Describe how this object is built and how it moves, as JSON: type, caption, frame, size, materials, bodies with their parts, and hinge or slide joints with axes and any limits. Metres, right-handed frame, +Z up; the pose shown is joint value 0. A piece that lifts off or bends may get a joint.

---

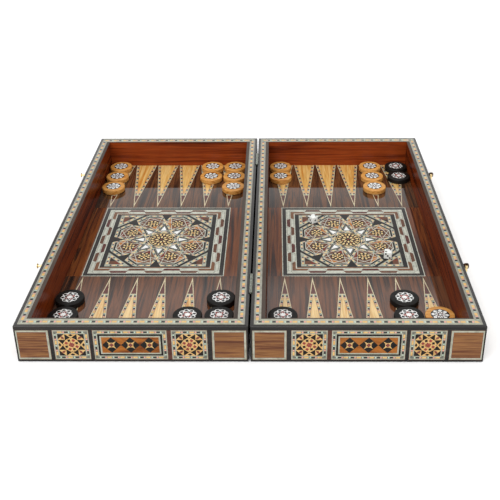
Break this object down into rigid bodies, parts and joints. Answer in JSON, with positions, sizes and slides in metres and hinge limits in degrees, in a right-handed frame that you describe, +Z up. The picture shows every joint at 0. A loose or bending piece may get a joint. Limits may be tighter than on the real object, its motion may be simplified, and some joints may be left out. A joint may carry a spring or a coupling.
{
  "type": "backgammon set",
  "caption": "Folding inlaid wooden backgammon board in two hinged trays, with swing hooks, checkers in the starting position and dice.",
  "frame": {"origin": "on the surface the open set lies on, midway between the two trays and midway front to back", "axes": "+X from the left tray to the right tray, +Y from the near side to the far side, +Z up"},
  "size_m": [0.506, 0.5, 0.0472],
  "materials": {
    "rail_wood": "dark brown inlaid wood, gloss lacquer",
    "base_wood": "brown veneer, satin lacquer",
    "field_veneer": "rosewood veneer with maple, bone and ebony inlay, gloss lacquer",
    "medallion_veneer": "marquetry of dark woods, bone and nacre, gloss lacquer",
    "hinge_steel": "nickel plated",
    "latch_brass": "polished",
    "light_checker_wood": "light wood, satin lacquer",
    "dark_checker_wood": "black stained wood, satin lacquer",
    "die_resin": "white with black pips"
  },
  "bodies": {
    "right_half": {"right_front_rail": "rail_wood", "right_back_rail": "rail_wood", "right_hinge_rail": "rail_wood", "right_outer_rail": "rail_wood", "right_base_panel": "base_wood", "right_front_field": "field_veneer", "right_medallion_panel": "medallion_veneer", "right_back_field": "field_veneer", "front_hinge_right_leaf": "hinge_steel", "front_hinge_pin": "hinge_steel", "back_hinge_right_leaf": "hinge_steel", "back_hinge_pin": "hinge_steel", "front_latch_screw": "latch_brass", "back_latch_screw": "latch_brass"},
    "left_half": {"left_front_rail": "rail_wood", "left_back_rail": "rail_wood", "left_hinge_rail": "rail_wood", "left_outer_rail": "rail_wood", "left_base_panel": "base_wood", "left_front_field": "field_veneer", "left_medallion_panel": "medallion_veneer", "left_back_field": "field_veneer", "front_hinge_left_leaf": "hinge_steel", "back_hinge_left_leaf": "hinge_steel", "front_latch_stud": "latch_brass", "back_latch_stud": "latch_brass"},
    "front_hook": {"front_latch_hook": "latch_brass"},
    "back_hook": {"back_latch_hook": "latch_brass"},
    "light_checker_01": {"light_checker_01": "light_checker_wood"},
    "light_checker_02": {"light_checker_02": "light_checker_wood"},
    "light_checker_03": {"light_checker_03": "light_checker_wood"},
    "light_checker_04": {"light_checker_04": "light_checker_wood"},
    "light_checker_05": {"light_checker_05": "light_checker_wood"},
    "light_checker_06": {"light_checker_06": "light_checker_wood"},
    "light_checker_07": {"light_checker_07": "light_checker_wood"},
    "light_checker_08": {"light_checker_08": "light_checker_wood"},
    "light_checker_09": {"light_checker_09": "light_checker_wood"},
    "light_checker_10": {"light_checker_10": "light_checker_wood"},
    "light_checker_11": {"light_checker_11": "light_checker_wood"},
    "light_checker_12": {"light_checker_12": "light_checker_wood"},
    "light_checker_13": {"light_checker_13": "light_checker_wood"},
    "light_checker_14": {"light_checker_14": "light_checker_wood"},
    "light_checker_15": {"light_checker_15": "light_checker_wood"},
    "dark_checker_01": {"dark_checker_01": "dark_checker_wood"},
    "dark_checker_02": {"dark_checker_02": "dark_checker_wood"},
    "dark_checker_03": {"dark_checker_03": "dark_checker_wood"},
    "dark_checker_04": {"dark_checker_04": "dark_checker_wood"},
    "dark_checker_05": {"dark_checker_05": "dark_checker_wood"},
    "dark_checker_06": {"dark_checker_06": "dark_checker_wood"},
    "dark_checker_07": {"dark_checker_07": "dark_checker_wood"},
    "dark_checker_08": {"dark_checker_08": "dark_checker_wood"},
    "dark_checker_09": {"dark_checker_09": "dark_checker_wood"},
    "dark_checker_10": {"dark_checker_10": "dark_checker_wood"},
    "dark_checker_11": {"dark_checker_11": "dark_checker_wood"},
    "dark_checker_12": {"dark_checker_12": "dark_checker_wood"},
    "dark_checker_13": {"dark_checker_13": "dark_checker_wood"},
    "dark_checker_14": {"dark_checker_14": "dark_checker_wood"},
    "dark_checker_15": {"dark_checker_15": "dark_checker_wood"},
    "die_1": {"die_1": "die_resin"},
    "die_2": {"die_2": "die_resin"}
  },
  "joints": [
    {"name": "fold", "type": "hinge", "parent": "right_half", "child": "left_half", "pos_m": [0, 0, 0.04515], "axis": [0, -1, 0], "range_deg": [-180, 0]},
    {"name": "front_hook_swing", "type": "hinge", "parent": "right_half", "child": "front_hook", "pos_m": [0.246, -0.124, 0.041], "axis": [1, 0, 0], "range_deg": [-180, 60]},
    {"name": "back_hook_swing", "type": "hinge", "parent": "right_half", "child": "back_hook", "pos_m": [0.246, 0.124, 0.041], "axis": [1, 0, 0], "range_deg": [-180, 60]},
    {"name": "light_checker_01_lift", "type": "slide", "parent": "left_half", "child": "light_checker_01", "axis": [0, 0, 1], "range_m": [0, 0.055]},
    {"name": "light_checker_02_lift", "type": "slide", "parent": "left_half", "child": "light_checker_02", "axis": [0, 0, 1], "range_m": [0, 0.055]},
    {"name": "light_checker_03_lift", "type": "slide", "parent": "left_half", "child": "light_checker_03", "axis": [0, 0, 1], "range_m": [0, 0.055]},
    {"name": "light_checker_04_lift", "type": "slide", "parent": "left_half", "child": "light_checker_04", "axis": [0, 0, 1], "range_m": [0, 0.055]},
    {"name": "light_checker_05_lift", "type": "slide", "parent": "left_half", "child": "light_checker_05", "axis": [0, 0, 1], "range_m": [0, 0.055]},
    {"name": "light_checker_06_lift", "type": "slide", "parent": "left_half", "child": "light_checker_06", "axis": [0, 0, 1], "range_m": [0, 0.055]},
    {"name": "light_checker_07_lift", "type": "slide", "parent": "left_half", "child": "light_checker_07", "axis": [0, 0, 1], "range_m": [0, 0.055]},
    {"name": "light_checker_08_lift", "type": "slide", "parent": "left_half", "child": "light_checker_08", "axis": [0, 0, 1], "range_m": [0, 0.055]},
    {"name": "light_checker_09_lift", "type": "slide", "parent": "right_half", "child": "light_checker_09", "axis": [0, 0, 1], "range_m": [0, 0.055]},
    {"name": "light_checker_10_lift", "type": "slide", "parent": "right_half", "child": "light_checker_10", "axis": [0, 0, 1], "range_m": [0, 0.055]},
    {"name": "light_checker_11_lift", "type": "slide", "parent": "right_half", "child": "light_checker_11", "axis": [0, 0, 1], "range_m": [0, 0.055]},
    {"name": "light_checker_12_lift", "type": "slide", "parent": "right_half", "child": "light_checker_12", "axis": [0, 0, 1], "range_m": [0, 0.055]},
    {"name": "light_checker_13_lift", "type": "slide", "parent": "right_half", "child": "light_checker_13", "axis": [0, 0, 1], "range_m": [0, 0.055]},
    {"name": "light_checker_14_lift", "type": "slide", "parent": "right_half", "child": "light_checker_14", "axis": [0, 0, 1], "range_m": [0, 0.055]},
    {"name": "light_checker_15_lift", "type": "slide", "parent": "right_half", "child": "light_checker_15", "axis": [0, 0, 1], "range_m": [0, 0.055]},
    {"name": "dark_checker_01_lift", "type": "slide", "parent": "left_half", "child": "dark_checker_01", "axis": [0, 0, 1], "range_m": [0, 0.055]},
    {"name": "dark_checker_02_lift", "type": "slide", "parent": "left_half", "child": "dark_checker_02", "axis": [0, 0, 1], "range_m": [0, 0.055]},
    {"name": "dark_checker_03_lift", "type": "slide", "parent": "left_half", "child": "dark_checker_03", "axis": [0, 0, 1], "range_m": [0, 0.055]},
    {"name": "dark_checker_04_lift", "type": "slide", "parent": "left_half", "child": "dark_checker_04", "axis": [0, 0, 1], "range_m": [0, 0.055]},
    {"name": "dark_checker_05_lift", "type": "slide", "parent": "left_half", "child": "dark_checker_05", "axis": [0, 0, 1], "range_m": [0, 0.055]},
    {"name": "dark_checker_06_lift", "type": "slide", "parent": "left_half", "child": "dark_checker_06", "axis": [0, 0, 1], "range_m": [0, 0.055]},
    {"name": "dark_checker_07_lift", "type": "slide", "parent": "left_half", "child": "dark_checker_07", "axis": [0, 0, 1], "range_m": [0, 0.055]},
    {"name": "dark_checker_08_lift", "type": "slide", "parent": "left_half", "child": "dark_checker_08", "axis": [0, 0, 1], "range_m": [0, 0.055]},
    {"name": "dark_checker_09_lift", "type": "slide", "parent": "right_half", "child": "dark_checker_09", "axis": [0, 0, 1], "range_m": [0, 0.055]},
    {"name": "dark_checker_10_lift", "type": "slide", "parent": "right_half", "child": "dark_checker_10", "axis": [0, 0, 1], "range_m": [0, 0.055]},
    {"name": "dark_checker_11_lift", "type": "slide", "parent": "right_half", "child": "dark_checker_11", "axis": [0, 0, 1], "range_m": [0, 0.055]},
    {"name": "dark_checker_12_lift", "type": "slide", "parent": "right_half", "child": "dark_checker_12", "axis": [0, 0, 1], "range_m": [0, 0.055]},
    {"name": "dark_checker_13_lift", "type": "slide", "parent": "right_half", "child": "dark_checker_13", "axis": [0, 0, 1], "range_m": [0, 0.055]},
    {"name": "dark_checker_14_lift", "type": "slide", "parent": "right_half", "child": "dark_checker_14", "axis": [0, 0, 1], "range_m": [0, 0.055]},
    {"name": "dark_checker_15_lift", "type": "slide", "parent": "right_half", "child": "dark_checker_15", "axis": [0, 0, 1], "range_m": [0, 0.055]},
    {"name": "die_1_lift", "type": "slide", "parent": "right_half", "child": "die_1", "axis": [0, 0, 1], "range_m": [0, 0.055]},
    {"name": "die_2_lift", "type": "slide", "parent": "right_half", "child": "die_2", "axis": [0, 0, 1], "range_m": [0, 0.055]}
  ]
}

_WHAT YOU NEED TO DO:_ Report all lines of the material that contain the word "materials".

_EXERCISE OUTPUT:_
Describe how this object is built and how it moves, as JSON: type, caption, frame, size, materials, bodies with their parts, and hinge or slide joints with axes and any limits. Metres, right-handed frame, +Z up; the pose shown is joint value 0. A piece that lifts off or bends may get a joint.
  "materials": {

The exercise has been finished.